Now, this form of condolence contains an entire theory, which it will be well to show up in this simple case, seeing that it is precisely the same as that which, unhappily, regulates the greater part of our economical institutions.
Suppose it cost six francs to repair the damage, and you say that the accident brings six francs to the glazier’s trade—that it encourages that trade to the amount of six francs—I grant it; I have not a word to say against it; you reason justly. The glazier comes, performs his task, receives his six francs, rubs his hands, and, in his heart, blesses the careless child. All this is that which is seen.
But if, on the other hand, you come to the conclusion, as is too often the case, that it is a good thing to break windows, that it causes money to circulate, and that the encouragement of industry in general will be the result of it, you will oblige me to call out, “Stop there! Your theory is confined to that which is seen; it takes no account of that which is not seen.”
It is not seen that as our shopkeeper has spent six francs upon one thing, he cannot spend them upon another. It is not seen that if he had not had a window to replace, he would, perhaps, have replaced his old shoes, or added another book to his library. In short, he would have employed his six francs in some way, which this accident has prevented.
Fallacy of the argument
The fallacy of the onlookers’ argument is that they considered only the benefits of purchasing a new window, but they ignored the cost to the shopkeeper. As the shopkeeper was forced to spend his money on a new window, he could not spend it on something else. For example, the shopkeeper might have preferred to spend the money on bread and shoes for himself (thus enriching the baker and cobbler), but now cannot because he must fix his window.
Thus, the child did not bring any net benefit to the town. Instead, he made the town poorer by at least the value of one window, if not more. His actions benefited the glazier, but at the expense not only of the shopkeeper, but the baker and cobbler as well.
Little o and his band of merry Keynesian morons apparently believe that the more windows they break the better off we will be, thus “cash for clunkers” as their latest effort to create good by doing bad. To quote portions of Caroline Baum’s article at Bloomberg.com:
Was the program to induce drivers to turn in old gas-guzzlers for a more fuel-efficient vehicle a success? That depends on how you define success.

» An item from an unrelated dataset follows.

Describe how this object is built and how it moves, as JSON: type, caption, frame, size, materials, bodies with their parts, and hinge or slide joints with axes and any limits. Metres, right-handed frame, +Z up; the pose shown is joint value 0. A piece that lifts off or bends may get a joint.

Consumers got a “discount,” automakers sold more cars and trucks last week than they would have, and all that “stimulus” – spending begets income begets spending – has to be good for the economy, right?
With success like that, why limit the rebates to $4,500? Why not give everyone a $10,000 or $20,000 rebate to turn in an old clunker? And why stop at the cars in the garage when you could get rid of a garage full of accumulated junk, with the government providing rebates to households for unloading what they’ve been meaning to get rid of for years?

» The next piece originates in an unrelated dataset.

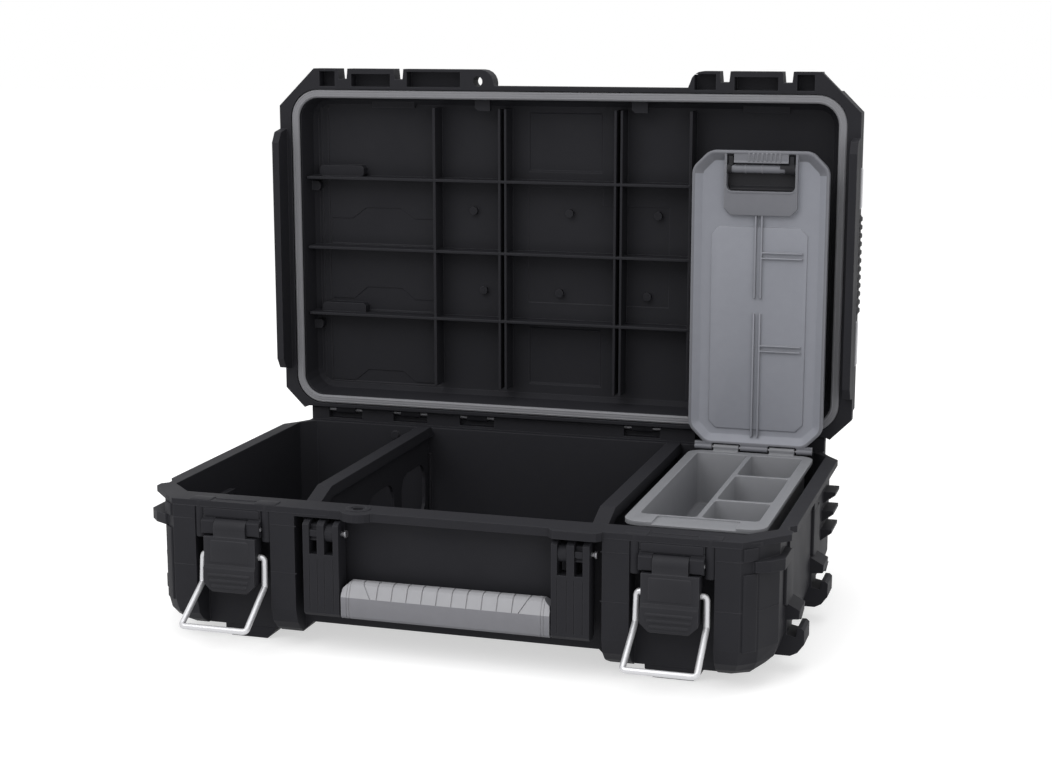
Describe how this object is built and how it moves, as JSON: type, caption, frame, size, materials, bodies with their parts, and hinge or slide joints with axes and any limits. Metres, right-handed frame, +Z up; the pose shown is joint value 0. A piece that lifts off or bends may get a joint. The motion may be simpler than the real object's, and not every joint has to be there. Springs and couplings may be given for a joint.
{
  "type": "tool box",
  "caption": "Stackable black tool box with a ribbed lid, gasket, toggle latches, folding handle, dividers and a lidded organizer bin.",
  "frame": {"origin": "middle of the box on the floor it stands on, under the centre of its outline with the lid open", "axes": "+X to the right as seen from the latches, +Y from the latches to the hinges, +Z up; the lid stands open at a right angle at rest"},
  "size_m": [0.565, 0.4261, 0.4716],
  "materials": {
    "black_plastic": "satin moulded polypropylene with a fine texture",
    "grey_plastic": "satin moulded polypropylene",
    "grip_rubber": "soft matt grip",
    "gasket_rubber": "smooth matt bead",
    "light_plastic": "light grey inlay",
    "tread_rubber": "matt black ribbed pad",
    "steel": "plain bright pin",
    "zinc_wire": "zinc plated wire"
  },
  "bodies": {
    "base": {"base_shell": "black_plastic", "hinge_pin_left": "steel", "hinge_pin_right": "steel", "latch_pin_left": "steel", "latch_pin_right": "steel", "handle_pin_left": "steel", "handle_pin_right": "steel"},
    "lid": {"lid_shell": "black_plastic", "lid_gasket": "gasket_rubber", "lid_tread_pad_left": "tread_rubber", "lid_tread_pad_right": "tread_rubber", "lid_edge_strip_rear_left": "light_plastic", "lid_edge_strip_front_left": "light_plastic", "lid_edge_strip_rear_right": "light_plastic", "lid_edge_strip_front_right": "light_plastic"},
    "lever_left": {"latch_lever_left": "black_plastic"},
    "lever_right": {"latch_lever_right": "black_plastic"},
    "bail_left": {"latch_bail_left": "zinc_wire"},
    "bail_right": {"latch_bail_right": "zinc_wire"},
    "handle": {"handle_frame": "black_plastic", "handle_grip": "grip_rubber"},
    "divider_left": {"divider_left": "black_plastic"},
    "divider_right": {"divider_right": "black_plastic"},
    "bin": {"organizer_bin": "grey_plastic", "organizer_hinge_pin": "steel"},
    "cover": {"organizer_lid": "grey_plastic"},
    "cover_latch": {"organizer_latch": "black_plastic"}
  },
  "joints": [
    {"name": "lid_hinge", "type": "hinge", "parent": "base", "child": "lid", "pos_m": [0, 0.1664, 0.1336], "axis": [-1, 0, 0], "range_deg": [-90, 0]},
    {"name": "lever_left_pivot", "type": "hinge", "parent": "base", "child": "lever_left", "pos_m": [-0.187, -0.172, 0.1019], "axis": [-1, 0, 0], "range_deg": [0, 110]},
    {"name": "lever_right_pivot", "type": "hinge", "parent": "base", "child": "lever_right", "pos_m": [0.187, -0.172, 0.1019], "axis": [-1, 0, 0], "range_deg": [0, 110]},
    {"name": "bail_left_pivot", "type": "hinge", "parent": "lever_left", "child": "bail_left", "pos_m": [-0.187, -0.1705, 0.0774], "axis": [1, 0, 0], "range_deg": [-141.5, 0]},
    {"name": "bail_right_pivot", "type": "hinge", "parent": "lever_right", "child": "bail_right", "pos_m": [0.187, -0.1705, 0.0774], "axis": [1, 0, 0], "range_deg": [-141.5, 0]},
    {"name": "handle_pivot", "type": "hinge", "parent": "base", "child": "handle", "pos_m": [0, -0.168, 0.103], "axis": [-1, 0, 0], "range_deg": [0, 90]},
    {"name": "divider_left_lift", "type": "slide", "parent": "base", "child": "divider_left", "axis": [0, 0, 1], "range_m": [0, 0.08]},
    {"name": "divider_right_lift", "type": "slide", "parent": "base", "child": "divider_right", "axis": [0, 0, 1], "range_m": [0, 0.08]},
    {"name": "bin_lift", "type": "slide", "parent": "base", "child": "bin", "axis": [0, 0, 1], "range_m": [0, 0.08]},
    {"name": "cover_hinge", "type": "hinge", "parent": "bin", "child": "cover", "pos_m": [0.197, 0.134, 0.1274], "axis": [-1, 0, 0], "range_deg": [-90, 0]},
    {"name": "cover_latch_pivot", "type": "hinge", "parent": "cover", "child": "cover_latch", "pos_m": [0.197, 0.1365, 0.3855], "axis": [1, 0, 0], "range_deg": [0, 20]}
  ],
  "couplings": [
    {"joint": "cover_hinge", "follows": "lid_hinge", "ratio": 1}
  ]
}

A reductio ad absurdum, to be sure. Sometimes reducing a proposition to absurdity is the easiest way to expose its flaws.
Transferring money from taxpayers to car buyers is exactly that: a transfer. The money taken from taxpayers can’t be used for something else.
The “broken window fallacy,” as it is known, can be applied to all government spending. The $787 billion fiscal stimulus enacted in February transfers money from taxpayers to the government to allocate as it sees fit. The effect of the government’s expenditures shows up as growth in gross domestic product. Auto manufacturers produce more cars to meet the juiced demand, adding to GDP. This is what’s seen.
What is unseen is what would have been produced by the private sector had the government not confiscated future revenue via taxation.
Just think of all those broken windows, or windshields, as the case may be.
TARP, TALF, PPIP, CLUNKERS and god knows what else already hatched or on the way from the D.C. window smashers. All of this has a real cost. All of it pulls wealth from the future to try and cover up the government’s sins of the past. Every loan taken by the government, every bond or bill sold, is an advance against future tax revenue as both the principal and the interest must be repaid and every nickel spent on repayment is our descendants paying for our excesses with money unavailable for their own needs. Herbert Hoover had it right: “Blessed are the young for they shall inherit the national debt.”
You can find lots of serious analysts – none of whom work for the government – who have no doubt at all that the true national debt can and never will be repaid in constant dollars; only the “invisible” tax of inflation will allow sufficiently depreciated dollars to permit repayment in paper (or electrons) notwithstanding the purchasing power thereof. If you’re dumb enough to lend the insatiable gobblers of money in D.C. a billion dollars then you have no real complaint when the value of the dollars you’re repaid with is 25% or so, to pick a number, of the dollars you loaned. Silly you. But where does the country go when all the chickens come home to roost – and come they will. This insane and bipartisan stupidity can not and therefore will not have a happy ending. The o hounds have already told us they do not intend to waste a crisis so where do you think they will try and take us as the crisis expands? I don’t pretend to know but I do know I won’t like it. Be prepared for the worst and anything better will be a pleasant surprise. So figure out what your own “worst” is and prepare for its arrival.